All that on one day! Little wonder that we read, “There was a day”! What a day! Job would never forget it as long as he lived. First in chapter one, the veil is withdrawn, then the hedge is withdrawn, then the blessings are withdrawn. Poor Job! What a sight that day as the sun went down; there is Job prostrate on the ground, head shaven and garment rent. Now surely Satan’s aim will be realized. What was that? The destruction of a man? No, more than that; it was to bring God under the curse of a man. It was really to rob God of praise and worship and the honor due to His holy name. Satan doesn’t mind what means he uses to gain his end, to rob God of His glory. He doesn’t mind how many humans suffer, nor how deeply they are brought into anguish, if only they will blaspheme God. Every attack on a child of God is really an attack against his God.

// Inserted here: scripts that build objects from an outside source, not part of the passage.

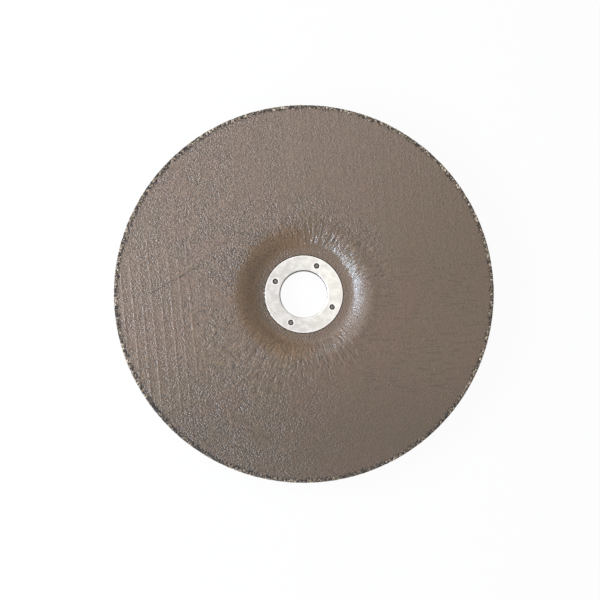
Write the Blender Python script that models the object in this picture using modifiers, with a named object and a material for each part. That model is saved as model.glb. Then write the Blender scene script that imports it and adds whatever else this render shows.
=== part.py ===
"""A depressed-centre cut-off wheel for an angle grinder: a moulded abrasive disc with a pressed steel
arbor ring set in its hub. It lies as it rests on a table, on its hub's back face, with the recess up.

Frame: metres, +Z up along the wheel's axis. The origin is on that axis, in the hub's back face.
"""

import math

import bmesh
import bpy

# The abrasive disc
DISC_DIAMETER = 0.180
DISC_THICKNESS = 0.0030
HUB_OFFSET = 0.0046  # how far the hub's floor lies below the disc's face
FLANK_RUN = 0.0145  # the flank's width, measured along the radius
FLOOR_BEND_RADIUS = 0.0070  # of the front surface, where the floor turns up into the flank
FLOOR_MARGIN = 0.0020  # flat floor left round the arbor ring
RIM_ROUND = 0.0004

# The arbor ring, an eyelet pressed from steel sheet
BORE_DIAMETER = 0.02223
RING_SHEET = 0.0005
RING_FLANGE_WIDTH = 0.0074  # from the bore to the flange's outer edge
RING_BEND = 0.0004  # inside radius of the bend from the flange into the collar
COLLAR_INSET = 0.0002  # how far the collar ends short of the hub's back face
RING_HOLES = 4
RING_HOLE_DIAMETER = 0.0026
RING_HOLE_ANGLE = math.radians(65.7)  # the first hole, from +X

# The bond that has risen into the ring's holes
PLUG_INSET = 0.00015  # the plugs end this far below the flange's face
PLUG_TAPER = 0.0002  # how much smaller their radius is at the top

# The reinforcing mesh, which shows through the face as low straight ridges
STRAND_PITCH = 0.00455
STRAND_SHIFT = 0.00095  # how far the middle strand runs beside the axis
STRAND_WIDTH = 0.0016
STRAND_CREST = 0.0004  # width of a ridge's flat top
STRAND_HEIGHT = 0.00012
STRAND_ROOT = 0.0001  # how deep a ridge is sunk into the disc
STRAND_TILT = math.radians(5.3)  # the strands lean this far from +Y towards -X
STRAND_MARGIN = 0.0007  # face left bare at the rim and at the flank

# The gathers that the covering makes on the flank, where it was pressed down
PLEATS = 66
PLEAT_HEIGHT = 0.0002

SEAT_GAP = 0.0003  # between the ring and the disc, all round
DISC_STEPS = 2 * PLEATS  # facets round the axis: a crest and a hollow for each pleat
RING_STEPS = 96
FLANK_STEPS = 4  # facets in each of the flank's two arcs
BEND_STEPS = 4
RIM_STEPS = 2
HOLE_STEPS = 20
OVERLAP = 0.0003  # how far a solid that is joined or cut runs past the face it meets
MERGE = 0.000001

# Sizes that follow from those above
DISC_RADIUS = DISC_DIAMETER / 2
BORE_RADIUS = BORE_DIAMETER / 2
FLANGE_RADIUS = BORE_RADIUS + RING_FLANGE_WIDTH
HOLE_CIRCLE_RADIUS = BORE_RADIUS + RING_FLANGE_WIDTH / 2
FACE_HEIGHT = HUB_OFFSET + DISC_THICKNESS
SEAT_RADIUS = FLANGE_RADIUS + SEAT_GAP
SEAT_HEIGHT = DISC_THICKNESS - RING_SHEET - SEAT_GAP
FLOOR_RADIUS = SEAT_RADIUS + FLOOR_MARGIN
FACE_RADIUS = FLOOR_RADIUS + FLANK_RUN  # where the flank runs out into the face
DISC_BORE_RADIUS = BORE_RADIUS + RING_SHEET + SEAT_GAP
FLANK_ANGLE = 2 * math.atan(HUB_OFFSET / FLANK_RUN)  # the slope where the flank's two arcs meet
FACE_BEND_RADIUS = FLANK_RUN / math.sin(FLANK_ANGLE) - FLOOR_BEND_RADIUS  # the flank's bend into the face


def clear_scene():
    """Removes whatever the scene holds."""
    for obj in list(bpy.data.objects):
        bpy.data.objects.remove(obj)


def new_collection(name):
    collection = bpy.data.collections.new(name)
    bpy.context.scene.collection.children.link(collection)
    return collection


def material(name, colour, roughness, metallic):
    """A Principled material of one colour."""
    made = bpy.data.materials.new(name)
    made.use_nodes = True
    shader = made.node_tree.nodes["Principled BSDF"]
    shader.inputs["Base Color"].default_value = (*colour, 1.0)
    shader.inputs["Roughness"].default_value = roughness
    shader.inputs["Metallic"].default_value = metallic
    return made


def add_object(name, mesh, collection):
    obj = bpy.data.objects.new(name, mesh)
    collection.objects.link(obj)
    return obj


def as_helper(obj):
    """Marks a solid that only cuts or joins another one."""
    obj.hide_render = True
    obj.display_type = "WIRE"
    return obj


def mesh_from_bmesh(name, bm):
    mesh = bpy.data.meshes.new(name)
    bm.to_mesh(mesh)
    bm.free()
    return mesh


def smooth(mesh, edge_angle):
    """Shades a mesh smooth, with the edges above this angle left sharp."""
    mesh.shade_smooth()
    mesh.set_sharp_from_angle(angle=edge_angle)


def arc(centre, radius, start, end, steps):
    """Points (radius from the axis, height) along an arc, or its one point where it has no radius."""
    if radius < MERGE:
        return [centre]
    points = []
    for i in range(steps + 1):
        angle = start + (end - start) * i / steps
        points.append((centre[0] + radius * math.cos(angle), centre[1] + radius * math.sin(angle)))
    return points


def turned(name, profile, steps, collection, closed=True):
    """An object whose Screw modifier turns a profile of (radius, height) points round the Z axis."""
    bm = bmesh.new()
    corners = [bm.verts.new((radius, 0.0, height)) for radius, height in profile]
    for first, second in zip(corners, corners[1:]):
        bm.edges.new((first, second))
    if closed:
        bm.edges.new((corners[-1], corners[0]))
    obj = add_object(name, mesh_from_bmesh(name, bm), collection)
    screw = obj.modifiers.new("Turn", "SCREW")
    screw.axis = "Z"
    screw.angle = 2 * math.pi
    screw.steps = steps
    screw.render_steps = steps
    screw.use_merge_vertices = True
    screw.merge_threshold = MERGE
    return obj


def flank(depth):
    """The S of the flank from the floor out to the face, for a surface at this depth below the front one."""
    lower_centre = (FLOOR_RADIUS, DISC_THICKNESS + FLOOR_BEND_RADIUS)
    upper_centre = (FACE_RADIUS, FACE_HEIGHT - FACE_BEND_RADIUS)
    down = -math.pi / 2
    up = math.pi / 2
    lower = arc(lower_centre, FLOOR_BEND_RADIUS + depth, down, down + FLANK_ANGLE, FLANK_STEPS)
    upper = arc(upper_centre, FACE_BEND_RADIUS - depth, up + FLANK_ANGLE, up, FLANK_STEPS)
    return lower + upper[1:]


def disc_profile():
    """The disc's section, run down its outer side: front face inwards to the bore, then the back outwards.

    The back face follows the front one at the disc's thickness, as it does in the press.
    """
    corner = max(RING_BEND - SEAT_GAP, 0.0)
    corner_centre = (DISC_BORE_RADIUS + corner, SEAT_HEIGHT - corner)
    rim_in = DISC_RADIUS - RIM_ROUND
    front_rim = arc((rim_in, FACE_HEIGHT - RIM_ROUND), RIM_ROUND, math.pi / 2, 0.0, RIM_STEPS)
    back_rim = arc((rim_in, HUB_OFFSET + RIM_ROUND), RIM_ROUND, 0.0, -math.pi / 2, RIM_STEPS)
    hub_corner = arc(corner_centre, corner, math.pi, math.pi / 2, 1)
    return (
        front_rim
        + back_rim
        + flank(DISC_THICKNESS)[::-1]
        + [(DISC_BORE_RADIUS, 0.0)]
        + hub_corner
        + [(SEAT_RADIUS, SEAT_HEIGHT), (SEAT_RADIUS, DISC_THICKNESS)]
        + flank(0.0)
    )


def pleat_rise(radius, angle):
    """How far the front of the flank is raised or sunk at a place by its gathers."""
    share = (radius - FLOOR_RADIUS) / FLANK_RUN
    if not 0.0 < share < 1.0:
        return 0.0
    return PLEAT_HEIGHT / 2 * math.sin(math.pi * share) * math.cos(PLEATS * angle)


def on_front_of_flank(radius, height):
    """True for a point of the flank's front surface, which is more than half the thickness above the back."""
    share = min(max((radius - FLOOR_RADIUS) / FLANK_RUN, 0.0), 1.0)
    return height > share * HUB_OFFSET + DISC_THICKNESS / 2


def press_pleats(mesh):
    """Gathers the front of the flank into radial pleats."""
    for vertex in mesh.vertices:
        radius = math.hypot(vertex.co.x, vertex.co.y)
        if on_front_of_flank(radius, vertex.co.z):
            vertex.co.z += pleat_rise(radius, math.atan2(vertex.co.y, vertex.co.x))


def open_flat_faces(mesh):
    """Dissolves the edges inside flat faces, so that the strands are joined to plain faces."""
    bm = bmesh.new()
    bm.from_mesh(mesh)
    bmesh.ops.dissolve_limit(bm, angle_limit=math.radians(0.05), verts=bm.verts, edges=bm.edges)
    bm.to_mesh(mesh)
    bm.free()


def strand_bar(bm, across, length):
    """Adds one straight ridge of the mesh, at this place across the strands and centred along them."""
    side_run = (STRAND_WIDTH - STRAND_CREST) / STRAND_HEIGHT  # what both sides gain for each metre down
    root_width = STRAND_WIDTH + side_run * STRAND_ROOT
    made = bmesh.ops.create_cube(bm, size=1.0)
    for vertex in made["verts"]:
        at_top = vertex.co.z > 0
        vertex.co.x = across + vertex.co.x * (STRAND_CREST if at_top else root_width)
        vertex.co.y *= length
        vertex.co.z = FACE_HEIGHT + (STRAND_HEIGHT if at_top else -STRAND_ROOT)


def make_strands(helpers):
    """The ridges of the reinforcing mesh, trimmed to the flat face between the flank and the rim."""
    bm = bmesh.new()
    count = int(DISC_RADIUS / STRAND_PITCH)
    for i in range(-count, count + 1):
        strand_bar(bm, STRAND_SHIFT + i * STRAND_PITCH, DISC_DIAMETER)
    bars = as_helper(add_object("strand_bars", mesh_from_bmesh("strand_bars", bm), helpers))
    bars.rotation_euler.z = STRAND_TILT
    inner = FACE_RADIUS + STRAND_MARGIN
    outer = DISC_RADIUS - RIM_ROUND - STRAND_MARGIN
    low = FACE_HEIGHT - STRAND_ROOT - OVERLAP
    high = FACE_HEIGHT + STRAND_HEIGHT + OVERLAP
    band = [(outer, high), (outer, low), (inner, low), (inner, high)]
    trim = as_helper(turned("strand_trim", band, DISC_STEPS, helpers))
    add_boolean(bars, "Trim to the face", "INTERSECT", trim)
    return bars


def hole_places():
    """(x, y) of each hole through the ring's flange."""
    for i in range(RING_HOLES):
        angle = RING_HOLE_ANGLE + 2 * math.pi * i / RING_HOLES
        yield HOLE_CIRCLE_RADIUS * math.cos(angle), HOLE_CIRCLE_RADIUS * math.sin(angle)


def upright_pegs(name, helpers, low, high, low_radius, high_radius):
    """A round peg at each of the ring's holes, as one mesh."""
    bm = bmesh.new()
    for x, y in hole_places():
        made = bmesh.ops.create_cone(
            bm,
            cap_ends=True,
            segments=HOLE_STEPS,
            radius1=low_radius,
            radius2=high_radius,
            depth=high - low,
        )
        bmesh.ops.translate(bm, verts=made["verts"], vec=(x, y, (high + low) / 2))
    return as_helper(add_object(name, mesh_from_bmesh(name, bm), helpers))


def add_boolean(obj, name, operation, other):
    boolean = obj.modifiers.new(name, "BOOLEAN")
    boolean.operation = operation
    boolean.solver = "EXACT"
    boolean.object = other


def make_disc(part, helpers):
    """The moulded disc: turned, gathered on its flank and ridged, with its bond in the ring's holes."""
    blank = turned("disc_blank", disc_profile(), DISC_STEPS, helpers)
    graph = bpy.context.evaluated_depsgraph_get()
    mesh = bpy.data.meshes.new_from_object(blank.evaluated_get(graph))
    bpy.data.objects.remove(blank)
    press_pleats(mesh)
    open_flat_faces(mesh)
    disc = add_object("abrasive_disc", mesh, part)
    low = SEAT_HEIGHT - OVERLAP
    high = DISC_THICKNESS - PLUG_INSET
    radius = RING_HOLE_DIAMETER / 2 - SEAT_GAP
    plugs = upright_pegs("bond_plugs", helpers, low, high, radius, radius - PLUG_TAPER)
    add_boolean(disc, "Mesh ridges", "UNION", make_strands(helpers))
    add_boolean(disc, "Bond in the ring's holes", "UNION", plugs)
    smooth(mesh, math.radians(30))
    mesh.materials.append(material("abrasive bond", (0.235, 0.195, 0.165), 0.75, 0.0))
    return disc


def ring_line():
    """The line of the sheet's visible side, from the collar's end up and out to the flange's edge."""
    turn = RING_BEND + RING_SHEET
    centre = (BORE_RADIUS + turn, DISC_THICKNESS - turn)
    bend = arc(centre, turn, math.pi, math.pi / 2, BEND_STEPS)
    return [(BORE_RADIUS, COLLAR_INSET)] + bend + [(FLANGE_RADIUS, DISC_THICKNESS)]


def make_ring(part, helpers):
    """The arbor ring: a sheet steel flange, bent down into a collar that lines the bore."""
    ring = turned("arbor_ring", ring_line(), RING_STEPS, part, closed=False)
    sheet = ring.modifiers.new("Sheet", "SOLIDIFY")
    sheet.thickness = RING_SHEET
    sheet.offset = -1.0
    sheet.use_even_offset = True
    radius = RING_HOLE_DIAMETER / 2
    low = DISC_THICKNESS - RING_SHEET - OVERLAP
    high = DISC_THICKNESS + OVERLAP
    drills = upright_pegs("ring_drills", helpers, low, high, radius, radius)
    add_boolean(ring, "Holes", "DIFFERENCE", drills)
    smooth(ring.data, math.radians(30))
    ring.data.materials.append(material("tinned steel", (0.80, 0.79, 0.77), 0.35, 1.0))
    return ring


def main():
    clear_scene()
    part = new_collection("cut_off_wheel")
    helpers = new_collection("helpers")
    make_disc(part, helpers)
    make_ring(part, helpers)


main()
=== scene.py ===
"""The looks of a depressed-centre cut-off wheel that lies on its hub with the recess up.

Lengths are in metres. The shaders' patterns count in millimetres.
"""

import math

import bmesh
import bpy
import numpy as np
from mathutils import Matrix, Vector
from mathutils.geometry import delaunay_2d_cdt


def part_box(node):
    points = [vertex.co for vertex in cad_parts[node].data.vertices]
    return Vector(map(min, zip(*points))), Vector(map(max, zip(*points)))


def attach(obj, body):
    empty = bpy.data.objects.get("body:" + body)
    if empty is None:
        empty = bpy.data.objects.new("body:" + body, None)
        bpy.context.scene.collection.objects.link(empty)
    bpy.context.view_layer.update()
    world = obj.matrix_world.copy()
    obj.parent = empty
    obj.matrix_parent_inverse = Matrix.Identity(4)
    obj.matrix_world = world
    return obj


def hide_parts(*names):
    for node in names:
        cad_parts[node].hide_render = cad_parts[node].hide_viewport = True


MM = 0.001

# The disc's section and the ring's, as their solids have them
FLANK_RUN = 14.5 * MM
FLOOR_BEND_RADIUS = 7.0 * MM
FLOOR_MARGIN = 2.0 * MM
SEAT_GAP = 0.3 * MM
BORE_RADIUS = 11.115 * MM
RING_SHEET = 0.5 * MM
RING_BEND = 0.4 * MM
COLLAR_INSET = 0.2 * MM
RIM_ROUND = 0.4 * MM
STRAND_HEIGHT = 0.12 * MM

# The ring's holes and the bond that fills them
RING_HOLES = 4
RING_HOLE_RADIUS = 1.3 * MM
RING_HOLE_ANGLE = math.radians(65.7)
RING_HOLE_FLARE = 0.1 * MM
PLUG_BASE_RADIUS = 1.0 * MM
PLUG_TOP_RADIUS = 0.8 * MM
PLUG_INSET = 0.15 * MM
PLUG_DOME = 0.08 * MM

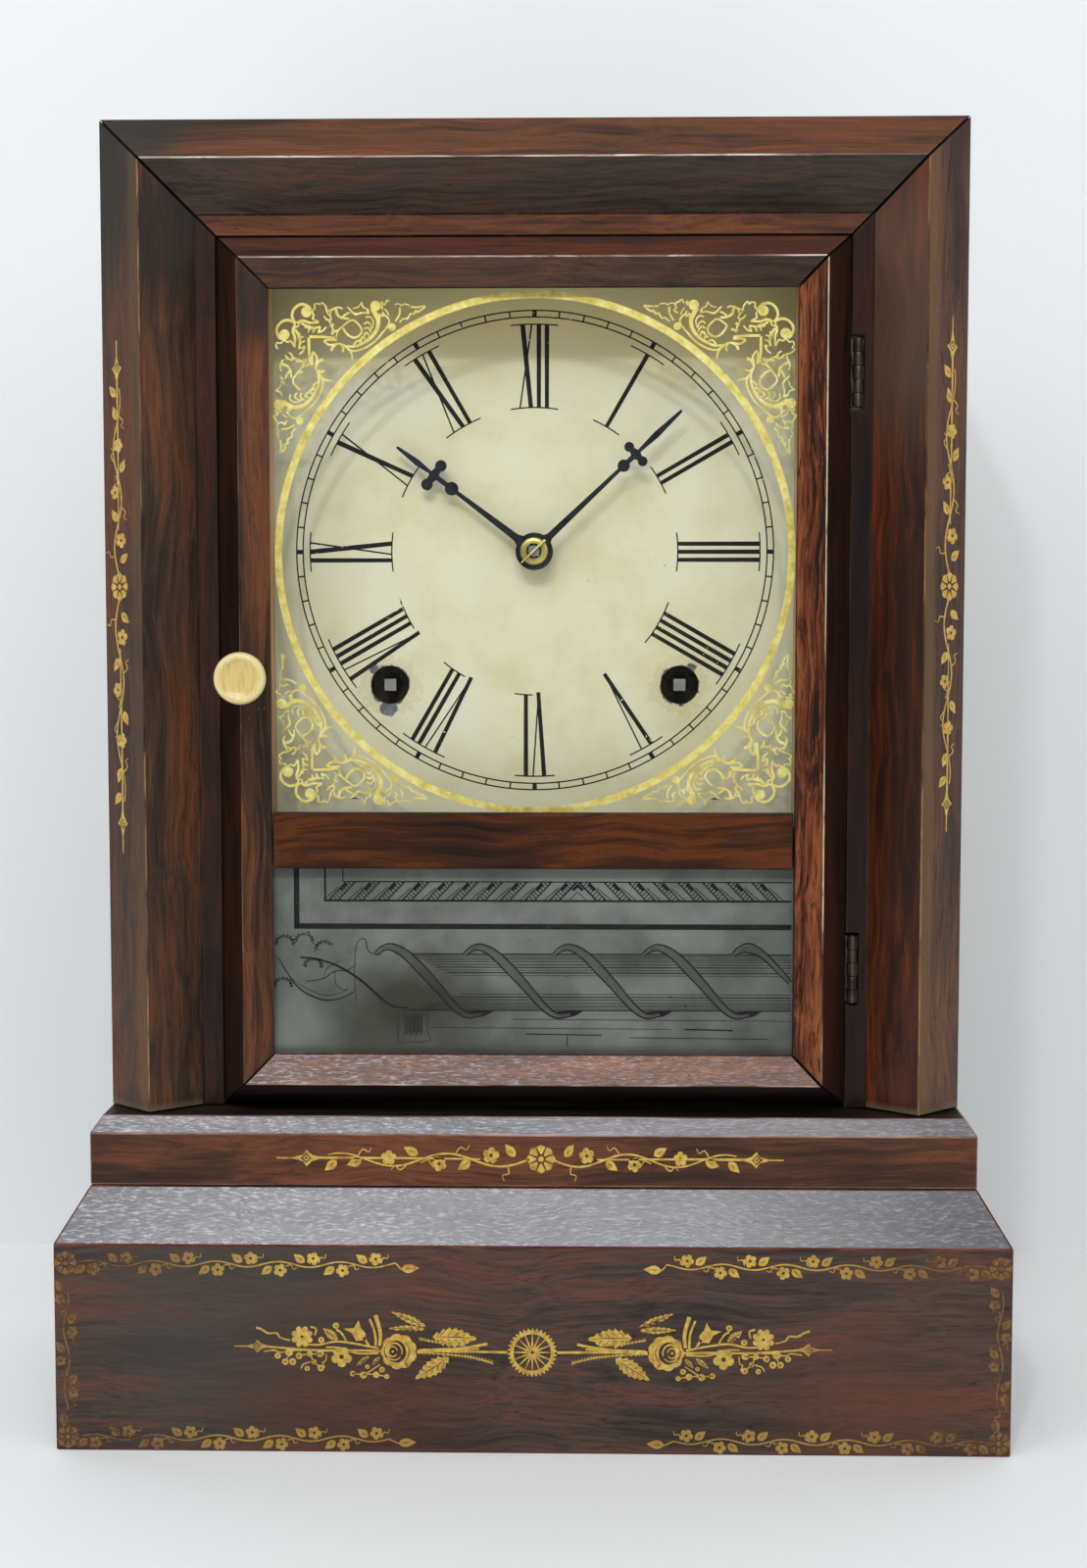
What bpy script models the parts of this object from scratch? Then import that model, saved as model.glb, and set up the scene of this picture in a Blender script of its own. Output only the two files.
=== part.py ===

What then is Job’s initial response in that dark day of sorrow? How beautiful! “(he) fell down upon the ground and worshipped … blessed be the name of the Lord. In all this Job sinned not, nor attributed folly to God” (margin). Satan said he would curse God. But in Job’s heart there was humiliation, in his spirit worship, and on his lips blessing. Now we see the proper emphasis of verse one, “THERE was a MAN”.

“In all this…” — all this financial ruin, all this material loss, all this personal grief — “Job sinned not”.

So the initial attack failed. But the enemy does not give up easily. So we read in chapter 2:1, “Again there was a day…”, another day of challenge. This was not Satan challenging God, but God challenging Satan. God challenges Satan as to Job’s integrity (2:3), Now Satan responds by challenging God as to Job’s intentions.